I am no longer blogging here at Little Nuances, but I would love for you to join me on my author website www.leewarren.info.

Wednesday, July 20, 2011

The Demise of Borders

Photo: Ruthanne Reid
It became a ritual.

Every Friday night during the fall, several of my friends and I would gather at Borders to spend 45 minutes browsing the bookshelves before meeting in the coffee shop to chat. I rarely left without buying a book. I also rarely bought a CD or DVD because I had already made the change to iTunes and Netflix. But I wasn’t convinced about e-readers yet. I still had a romantic view of bundled paper held together by glue.

That was just two short years ago. 

Since then, I’ve purchased two Kindles and have been talking to a publisher about writing a book for them that would go straight to e-readers and then come out on paper and glue. After reading a couple of books on my first Kindle, I realized that books are words that inform and entertain and take us to new worlds. They aren’t paper and glue. Those are just the medium. 

Borders wasn’t convinced of this on any level (books, CDs or DVDs).

In fact, not only weren’t they convinced, but they continued to charge ridiculous prices for old mediums. One of the last times I walked into a Borders, I picked up a copy of the movie SALT to see how much they were charging for the non-Blu-ray DVD. The answer: $28.99! I was stunned to the point of snapping a photo with my cell phone, thinking nobody would believe me:

As of this writing, Amazon.com is offering SALT on Blu-ray for $15.44 and on non-Blu-ray for $12.60.

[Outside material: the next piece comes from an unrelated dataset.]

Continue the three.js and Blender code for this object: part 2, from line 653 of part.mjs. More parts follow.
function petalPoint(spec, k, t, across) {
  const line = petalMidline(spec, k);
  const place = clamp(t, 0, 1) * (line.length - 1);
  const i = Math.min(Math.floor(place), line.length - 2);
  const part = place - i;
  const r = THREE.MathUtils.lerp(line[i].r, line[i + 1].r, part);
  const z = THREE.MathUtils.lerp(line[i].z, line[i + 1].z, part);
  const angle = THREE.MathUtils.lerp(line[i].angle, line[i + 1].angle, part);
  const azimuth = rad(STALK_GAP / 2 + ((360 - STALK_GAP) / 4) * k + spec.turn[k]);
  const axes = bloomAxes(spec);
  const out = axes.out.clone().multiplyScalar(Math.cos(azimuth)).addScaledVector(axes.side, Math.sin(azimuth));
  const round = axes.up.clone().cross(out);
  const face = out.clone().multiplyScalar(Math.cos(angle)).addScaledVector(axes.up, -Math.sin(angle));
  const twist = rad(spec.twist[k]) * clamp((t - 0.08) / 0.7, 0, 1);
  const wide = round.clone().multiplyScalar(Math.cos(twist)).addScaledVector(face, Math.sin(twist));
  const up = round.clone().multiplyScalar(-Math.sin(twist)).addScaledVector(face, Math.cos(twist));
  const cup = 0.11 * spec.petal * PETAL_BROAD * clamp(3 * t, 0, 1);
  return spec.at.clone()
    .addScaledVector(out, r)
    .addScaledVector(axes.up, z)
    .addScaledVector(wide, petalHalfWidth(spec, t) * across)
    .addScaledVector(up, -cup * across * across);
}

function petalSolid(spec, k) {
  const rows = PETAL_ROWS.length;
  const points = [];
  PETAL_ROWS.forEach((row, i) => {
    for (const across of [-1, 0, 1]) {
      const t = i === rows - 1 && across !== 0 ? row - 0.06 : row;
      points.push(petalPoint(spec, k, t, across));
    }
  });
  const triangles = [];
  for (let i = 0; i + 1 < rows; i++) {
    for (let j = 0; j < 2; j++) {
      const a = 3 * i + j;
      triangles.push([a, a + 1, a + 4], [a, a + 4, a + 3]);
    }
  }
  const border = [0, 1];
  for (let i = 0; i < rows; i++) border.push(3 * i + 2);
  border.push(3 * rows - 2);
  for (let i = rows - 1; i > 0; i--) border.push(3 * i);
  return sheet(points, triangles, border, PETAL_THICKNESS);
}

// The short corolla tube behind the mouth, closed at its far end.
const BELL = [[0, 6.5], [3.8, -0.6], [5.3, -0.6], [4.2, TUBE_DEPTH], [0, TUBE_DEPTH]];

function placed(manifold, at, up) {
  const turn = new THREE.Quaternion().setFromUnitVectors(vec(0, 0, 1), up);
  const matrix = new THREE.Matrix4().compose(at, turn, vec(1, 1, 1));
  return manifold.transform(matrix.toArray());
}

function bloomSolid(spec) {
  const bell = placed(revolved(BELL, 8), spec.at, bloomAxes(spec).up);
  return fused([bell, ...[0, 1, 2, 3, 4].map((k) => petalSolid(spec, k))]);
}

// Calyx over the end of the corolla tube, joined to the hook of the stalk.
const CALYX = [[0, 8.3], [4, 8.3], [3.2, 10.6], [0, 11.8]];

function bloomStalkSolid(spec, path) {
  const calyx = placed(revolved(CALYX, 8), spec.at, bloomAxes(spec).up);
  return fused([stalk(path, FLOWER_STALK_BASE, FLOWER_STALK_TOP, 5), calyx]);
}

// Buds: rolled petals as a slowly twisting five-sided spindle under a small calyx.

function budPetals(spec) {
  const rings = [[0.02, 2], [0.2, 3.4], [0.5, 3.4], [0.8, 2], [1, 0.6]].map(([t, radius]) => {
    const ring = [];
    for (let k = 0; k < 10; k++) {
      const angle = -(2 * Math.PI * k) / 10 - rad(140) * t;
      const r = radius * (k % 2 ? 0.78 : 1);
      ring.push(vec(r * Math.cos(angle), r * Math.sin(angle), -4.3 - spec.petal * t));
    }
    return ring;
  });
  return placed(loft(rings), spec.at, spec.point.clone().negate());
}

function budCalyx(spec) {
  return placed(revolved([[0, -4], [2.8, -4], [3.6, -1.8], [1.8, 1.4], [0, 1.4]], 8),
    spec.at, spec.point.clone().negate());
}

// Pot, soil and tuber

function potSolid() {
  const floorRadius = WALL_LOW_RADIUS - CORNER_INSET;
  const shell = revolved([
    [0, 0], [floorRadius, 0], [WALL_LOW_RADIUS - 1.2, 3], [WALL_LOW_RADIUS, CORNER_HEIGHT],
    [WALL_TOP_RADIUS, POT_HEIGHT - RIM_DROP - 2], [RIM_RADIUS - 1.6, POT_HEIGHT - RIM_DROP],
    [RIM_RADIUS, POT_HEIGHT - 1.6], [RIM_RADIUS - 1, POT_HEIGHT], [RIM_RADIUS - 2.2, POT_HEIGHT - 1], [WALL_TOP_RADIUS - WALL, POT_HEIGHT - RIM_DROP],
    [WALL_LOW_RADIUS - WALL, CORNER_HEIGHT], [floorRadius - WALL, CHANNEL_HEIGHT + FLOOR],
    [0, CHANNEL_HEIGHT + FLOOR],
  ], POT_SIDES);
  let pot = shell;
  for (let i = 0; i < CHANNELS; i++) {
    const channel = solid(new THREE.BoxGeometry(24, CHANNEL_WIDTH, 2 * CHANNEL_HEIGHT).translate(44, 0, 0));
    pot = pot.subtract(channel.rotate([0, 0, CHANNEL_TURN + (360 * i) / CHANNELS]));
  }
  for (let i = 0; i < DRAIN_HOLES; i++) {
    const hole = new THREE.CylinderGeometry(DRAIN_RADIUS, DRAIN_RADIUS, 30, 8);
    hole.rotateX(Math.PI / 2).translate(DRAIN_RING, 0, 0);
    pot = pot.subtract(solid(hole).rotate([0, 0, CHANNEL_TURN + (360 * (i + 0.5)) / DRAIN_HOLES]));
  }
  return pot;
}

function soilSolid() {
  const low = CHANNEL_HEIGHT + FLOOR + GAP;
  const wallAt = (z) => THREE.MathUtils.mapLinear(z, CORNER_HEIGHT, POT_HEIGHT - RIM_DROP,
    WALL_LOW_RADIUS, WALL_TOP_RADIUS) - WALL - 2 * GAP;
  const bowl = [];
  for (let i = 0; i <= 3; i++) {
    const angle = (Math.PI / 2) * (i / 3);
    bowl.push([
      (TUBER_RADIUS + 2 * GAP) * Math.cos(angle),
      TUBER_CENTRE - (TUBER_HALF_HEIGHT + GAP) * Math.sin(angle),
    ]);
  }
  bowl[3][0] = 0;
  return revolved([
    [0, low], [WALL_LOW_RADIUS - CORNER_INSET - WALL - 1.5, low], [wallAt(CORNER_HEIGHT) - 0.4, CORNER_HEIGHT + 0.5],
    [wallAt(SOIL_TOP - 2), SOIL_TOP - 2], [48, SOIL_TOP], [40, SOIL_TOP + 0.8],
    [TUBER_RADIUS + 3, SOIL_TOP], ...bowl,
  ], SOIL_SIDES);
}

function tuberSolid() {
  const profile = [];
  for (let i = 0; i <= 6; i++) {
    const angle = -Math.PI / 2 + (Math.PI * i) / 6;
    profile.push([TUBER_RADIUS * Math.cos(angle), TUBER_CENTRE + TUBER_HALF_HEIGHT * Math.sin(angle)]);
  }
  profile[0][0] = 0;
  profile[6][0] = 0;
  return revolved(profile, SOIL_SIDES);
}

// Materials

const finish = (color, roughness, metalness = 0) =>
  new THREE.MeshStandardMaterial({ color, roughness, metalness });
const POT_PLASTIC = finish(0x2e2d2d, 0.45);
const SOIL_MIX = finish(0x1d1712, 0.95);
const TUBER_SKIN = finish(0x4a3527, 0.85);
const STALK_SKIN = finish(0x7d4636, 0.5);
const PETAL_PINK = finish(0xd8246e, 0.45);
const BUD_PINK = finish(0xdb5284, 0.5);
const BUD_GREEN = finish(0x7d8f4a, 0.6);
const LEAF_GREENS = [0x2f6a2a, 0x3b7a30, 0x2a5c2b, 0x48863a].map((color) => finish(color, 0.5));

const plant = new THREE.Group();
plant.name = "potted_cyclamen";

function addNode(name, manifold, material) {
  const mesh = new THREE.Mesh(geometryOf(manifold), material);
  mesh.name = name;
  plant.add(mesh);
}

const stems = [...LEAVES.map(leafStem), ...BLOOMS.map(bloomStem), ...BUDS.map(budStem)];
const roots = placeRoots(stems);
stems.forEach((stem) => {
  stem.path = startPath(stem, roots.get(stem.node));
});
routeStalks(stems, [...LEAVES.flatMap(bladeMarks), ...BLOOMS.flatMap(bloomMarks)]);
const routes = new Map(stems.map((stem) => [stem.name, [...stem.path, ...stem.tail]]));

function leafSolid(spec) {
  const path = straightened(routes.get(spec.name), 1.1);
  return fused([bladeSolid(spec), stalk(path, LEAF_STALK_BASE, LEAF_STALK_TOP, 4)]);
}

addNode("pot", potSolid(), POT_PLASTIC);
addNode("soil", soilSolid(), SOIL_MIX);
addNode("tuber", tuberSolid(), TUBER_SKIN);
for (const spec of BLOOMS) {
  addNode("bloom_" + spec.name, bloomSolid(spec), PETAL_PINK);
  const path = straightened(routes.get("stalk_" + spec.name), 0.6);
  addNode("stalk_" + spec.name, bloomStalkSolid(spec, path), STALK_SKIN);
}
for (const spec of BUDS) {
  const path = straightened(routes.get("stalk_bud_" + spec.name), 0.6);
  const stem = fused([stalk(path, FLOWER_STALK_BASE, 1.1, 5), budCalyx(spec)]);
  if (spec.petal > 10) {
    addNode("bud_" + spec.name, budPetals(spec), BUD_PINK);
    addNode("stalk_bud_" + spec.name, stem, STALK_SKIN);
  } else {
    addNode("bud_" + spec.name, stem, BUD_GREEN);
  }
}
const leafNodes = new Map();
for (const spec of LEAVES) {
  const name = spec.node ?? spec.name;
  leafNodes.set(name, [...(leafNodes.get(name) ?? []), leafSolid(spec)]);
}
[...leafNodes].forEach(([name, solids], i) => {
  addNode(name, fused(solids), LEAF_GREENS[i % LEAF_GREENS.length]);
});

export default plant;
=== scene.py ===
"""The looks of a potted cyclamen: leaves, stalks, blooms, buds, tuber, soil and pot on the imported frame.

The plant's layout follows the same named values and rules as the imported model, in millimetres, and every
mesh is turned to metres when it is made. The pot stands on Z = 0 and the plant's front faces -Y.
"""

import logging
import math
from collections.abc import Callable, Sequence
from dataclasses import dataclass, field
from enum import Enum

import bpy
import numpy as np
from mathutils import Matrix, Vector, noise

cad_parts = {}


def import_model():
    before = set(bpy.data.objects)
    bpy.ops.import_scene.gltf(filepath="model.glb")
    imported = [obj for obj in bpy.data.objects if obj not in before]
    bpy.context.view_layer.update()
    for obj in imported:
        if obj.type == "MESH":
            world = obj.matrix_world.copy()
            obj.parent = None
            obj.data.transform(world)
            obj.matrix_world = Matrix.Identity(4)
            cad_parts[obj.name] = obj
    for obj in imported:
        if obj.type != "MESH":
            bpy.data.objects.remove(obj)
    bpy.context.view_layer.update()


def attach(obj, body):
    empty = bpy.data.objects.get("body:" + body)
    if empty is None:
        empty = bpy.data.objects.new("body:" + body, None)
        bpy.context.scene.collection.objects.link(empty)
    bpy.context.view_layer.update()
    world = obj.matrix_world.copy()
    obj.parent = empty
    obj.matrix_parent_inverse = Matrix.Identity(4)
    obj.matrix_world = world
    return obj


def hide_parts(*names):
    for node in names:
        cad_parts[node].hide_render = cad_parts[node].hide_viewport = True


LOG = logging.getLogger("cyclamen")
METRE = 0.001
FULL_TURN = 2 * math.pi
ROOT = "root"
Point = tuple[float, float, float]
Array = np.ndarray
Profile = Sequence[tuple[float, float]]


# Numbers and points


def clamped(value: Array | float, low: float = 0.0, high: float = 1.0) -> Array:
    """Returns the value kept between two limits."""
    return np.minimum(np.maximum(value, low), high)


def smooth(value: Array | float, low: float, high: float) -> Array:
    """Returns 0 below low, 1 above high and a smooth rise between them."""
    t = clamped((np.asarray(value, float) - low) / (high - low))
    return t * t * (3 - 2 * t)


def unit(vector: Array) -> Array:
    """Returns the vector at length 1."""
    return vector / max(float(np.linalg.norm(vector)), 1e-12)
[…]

Rather than adapting, Borders either showed complete contempt for the new ways of delivering entertainment or they were oblivious to them. I’m not sure which is worse. But when the news came down that the chain was planning to liquidate its assets and close its stores by September, I wasn’t surprised. I was a little bummed though. 

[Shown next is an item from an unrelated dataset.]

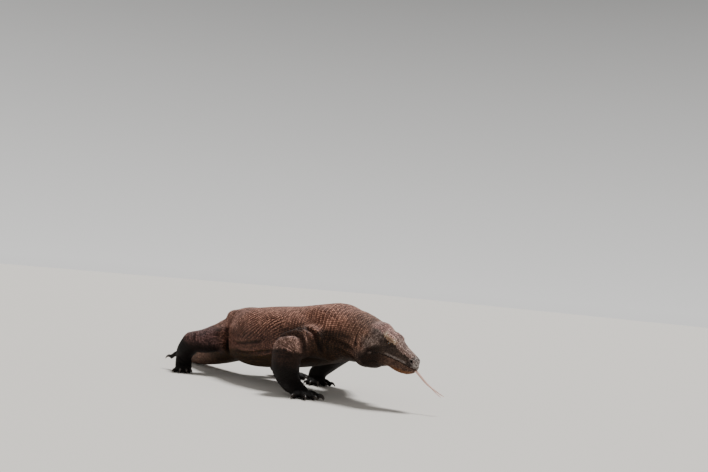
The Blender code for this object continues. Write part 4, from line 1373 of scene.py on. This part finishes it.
# ---- Scale shapes ----
def scale_shape(sides, rings, crown):
    """A closed scale of unit size. Rings give radius and height from its foot up, and crown is its top.

    Returns its corners (along, across, up), its triangles, and each corner's height as a share.
    """
    mesh = bmesh.new()
    top = bmesh.ops.create_circle(mesh, cap_ends=True, segments=sides, radius=1)["verts"][0].link_faces[0]
    for vert in top.verts:
        vert.co = vert.co * rings[0][0] + Vector((0, 0, rings[0][1]))
    for number, (wide, tall) in enumerate(rings[1:]):
        found = bmesh.ops.extrude_face_region(mesh, geom=[top], use_keep_orig=number == 0)["geom"]
        top = next(g for g in found if isinstance(g, bmesh.types.BMFace))
        for vert in top.verts:
            vert.co = Vector((vert.co.x, vert.co.y, 0)).normalized() * wide + Vector((0, 0, tall))
    bmesh.ops.poke(mesh, faces=[top])
    for vert in mesh.verts:
        if math.hypot(vert.co.x, vert.co.y) < 0.01:
            vert.co.z = crown
    bmesh.ops.recalc_face_normals(mesh, faces=mesh.faces)
    bmesh.ops.triangulate(mesh, faces=mesh.faces)
    corners = np.array([(v.co.y, v.co.x, v.co.z) for v in mesh.verts])
    faces = np.array([[v.index for v in f.verts][::-1] for f in mesh.faces])
    mesh.free()
    low, high = corners[:, 2].min(), corners[:, 2].max()
    return corners, faces, (corners[:, 2] - low) / (high - low)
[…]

Not everybody wants to read e-books. And that’s fine, as long as a retailer offers both choices (please don’t tell me the Kobo e-reader was a choice if you don’t know a single person who owns one), I think there’s a chance they could survive in this economy and publishing environment. But since Borders didn’t, people who like to read paper and glue just lost a huge retailer.

As for meeting in Borders for coffee, well, there are multiple other coffee shop options for my friends and I to hang out in. But losing a book retailer the size of Borders is never good for the industry.